Pour les pays dont la prime de risque est élevée, comme de nombreux pays d’Afrique subsaharienne, le succès des obligations vertes reposera sur une meilleure gestion de la dette.
De meilleures informations sont aussi une condition préalable importante : les pays doivent instaurer des normes en matière de publication des informations environnementales et de finance verte, et celles-ci doivent être harmonisées à l’échelle internationale.
Enfin, j’ajouterai qu’avec la sophistication croissante des marchés financiers d’Afrique subsaharienne et la diminution des primes de risque, d’autres options de financement pourraient apparaître, qui devraient aider les administrations, les entreprises et aussi les ménages à réaliser les investissements dont ils ont besoin : les particuliers pourront construire des logements plus résilients et disposant d’équipements d’assainissement, auront accès à une eau potable sûre et gagneront en autonomie par l’éducation et les soins de santé.

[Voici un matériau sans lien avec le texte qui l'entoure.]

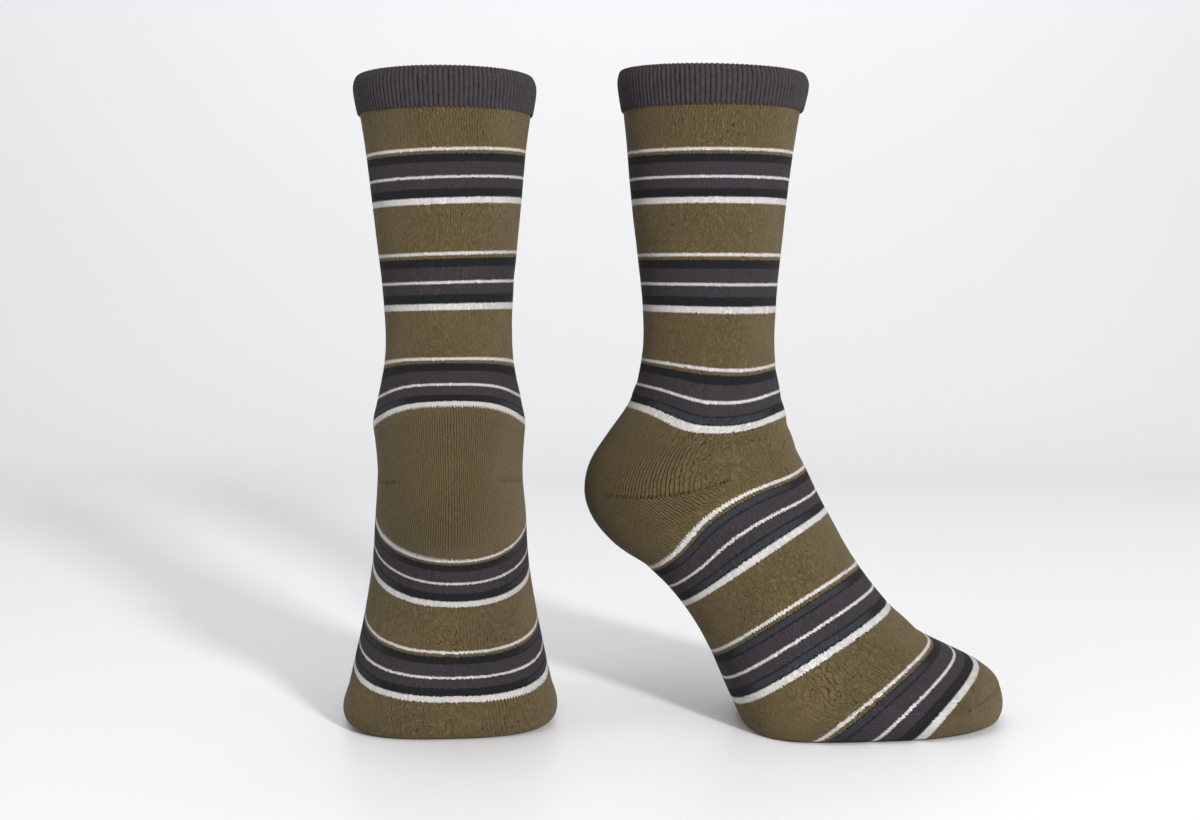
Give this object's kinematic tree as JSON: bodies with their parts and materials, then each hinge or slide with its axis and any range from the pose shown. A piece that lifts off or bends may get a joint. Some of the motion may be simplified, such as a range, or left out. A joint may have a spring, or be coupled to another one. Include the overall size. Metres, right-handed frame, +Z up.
{
  "type": "pair of socks",
  "caption": "Calf-length knitted socks with a ribbed flared cuff, turned heel and rounded toe, hollow and filled out as when worn.",
  "frame": {"origin": "on the leg axis of the side-on sock, inside its ribbed cuff, 11.9 mm below the rim, where the wearer's leg holds it", "axes": "+Z up along the leg, +X towards the toes of the side-on sock, +Y towards the toes of the other sock, turned out by 5.5 degrees"},
  "size_m": [0.3518, 0.2019, 0.3438],
  "materials": {
    "cuff_rib": "matt charcoal ribbed cotton knit",
    "body_knit": "matt olive fine cotton knit with black, grey and white stripes"
  },
  "bodies": {
    "root": {"right_cuff": "cuff_rib", "right_leg": "body_knit", "right_heel": "body_knit", "right_foot": "body_knit", "right_toe": "body_knit", "left_cuff": "cuff_rib", "left_leg": "body_knit", "left_heel": "body_knit", "left_foot": "body_knit", "left_toe": "body_knit"}
  },
  "joints": []
}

Les produits d’assurance sont particulièrement intéressants, car ils pourraient être extrêmement utiles pour renforcer la résilience, bien qu’ils soient assez peu répandus en Afrique subsaharienne aujourd’hui. Une des clés ici est d’assouplir des réglementations trop restrictives, comme celles qui font obstacle aux investissements dans les projets d’infrastructure.
En somme, nous pensons, au FMI, que les instruments financiers et les canaux comme ceux que je viens d’évoquer peuvent jouer un rôle absolument critique en aidant l’Afrique subsaharienne à devenir plus résiliente au changement climatique. C’est pourquoi je me réjouis de voir un événement comme celui-ci, consacré à ce sujet important.
Je m’arrête ici et vous remercie pour votre attention.